The opera, which represents another addition to the French repertoire, is based upon Catulle Mendes' play of the same name given here a matter of twenty years ago with Julia Marlowe. Ostensibly its action and characters are those of Bologna of the Sixteenth Century; in reality they are of that country of decadence and bloodless inhabitants fashioned from the dreams of a particular coterie of French writers of the closing years of the past century. Giorgio d'Ast, relative and consort of Orlanda, agrees to Cardinal Cesar Sforza's proposal for the lady's death. The instrument to work this bidding of State and Church is Danielo, who though a monk, is in the habit of visiting regularly a lady of high degree. Of course, the lady of his love in none other than Orlanda in disguise. Realization of the identity paralyses the arm that would strike her down. Danielo is condemned to death and his reprieve secured by the abdication of the queen. But the Cardinal stepping into the breech orders Orlanda's death, then Danielo's, and the twain pass to the headsman's block with the curtain of the final act.

The play's the thing. Like so many other works for the French operatic stage the music plays little part in the drama. Nor does this particular music signify. It runs on, hit or miss, fast and slow, loud or soft, bearing upon its shallow waters a dramatic tone speech that would gain in effectiveness if spoken instead of sung. A pupil of Massenet and Dubois, Leroux has assimilated some of the qualities of both. The score sounds for the most part like diluted Massenet, but Leroux might have done well to assimilate much more of that composer's ability to write effective melody.

The moments of the opera that please the most are those of episodic nature. There is some pretty. light music to accompany the dancing and play of young girls, of the revelers of the first act, and of the beginning trio for the innkeeper and his two youths. But for the most part it is music that would stabilize rather than vivify the action on stage. Nor is it music of characterization.
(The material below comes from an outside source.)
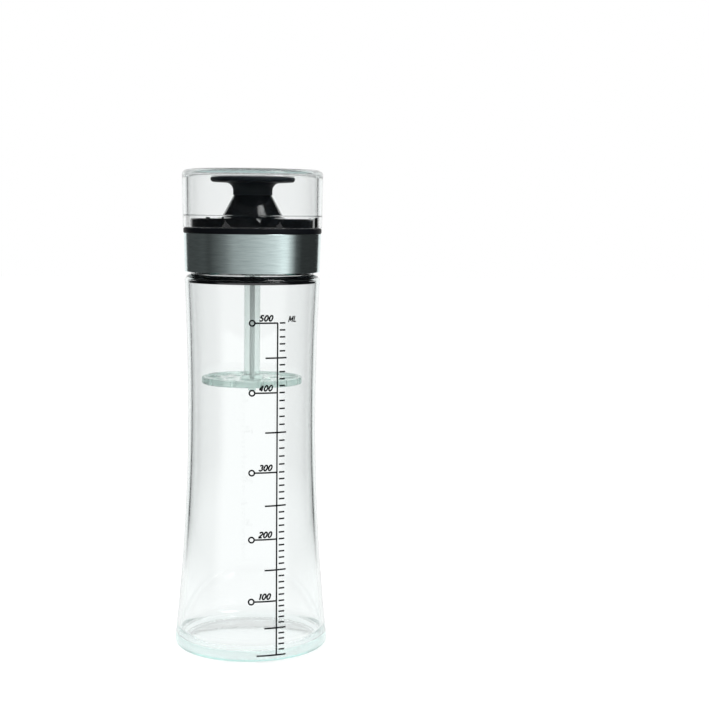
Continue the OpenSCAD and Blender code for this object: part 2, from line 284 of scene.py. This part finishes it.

On this opera of little moment the Metropolitan Opera House has lavished all its vast resources. Boris Anisfeld, latest of the Russian painters to exhibit in this country, designed the scenery and costumes. They are the imaginative, gorgeously colorful pictures of an artist who can rise above the limitations of realism and allow his fancy to draw upon the emotional content of drama and music. Everyone of the stage pictures is of beauty in itself, of design that springs as much from the color scheme as from the necessities of place. And into this background of mingled Italian primitivism and fantastic impressionism the colors and designs of the costumes fit with justice. That is, with the exception of those of Farrar; for prima donna-like she has to use her own ideas in the matter of costuming. They are beautiful and lavish in themselves, but they have little reference to the scheme of the whole.

Farrar's characterization of the unfortunate queen is vital and gripping conceived with intensity of feeling and outlined with the sure strokes of genius. She was a beautiful figure with her red wig and long, flowing draperies, while her face was the true mirror of the emotions of the play. Her singing was of the declamatory style adopted by Mary Garden in her delineation?of like characters.?It ranged from pianissimo to mezzo forte; was never full-throated, never of emotional tonal value.

Lazaro was miscast. Nature never intended him for romantic roles. He has neither the figure nor

the voice. Danielo need a Muratore, or at least a singer of Martinelli's type. They might make much of it. But Lazaro is a tenor, and not an actor. When a tenor has nothing to sing but much to declaim, he is lost.

Didur made a compelling person of Giorgio d'Ast, though the role is well-nigh a lay figure. Rothier carried Mephistophelian qualities under his Cardinal's robes. His diction was the most understandable. For that matter he was the only one of the cast whose French could always he understood.

Mr. Monteux gave a discreet and illuminated reading of the unilluminating score. As is ever the case, the chorus and the lesser singers performed their duties adequately. A special word of praise is due Miss Mary Ellis for making the most of her two small opportunities.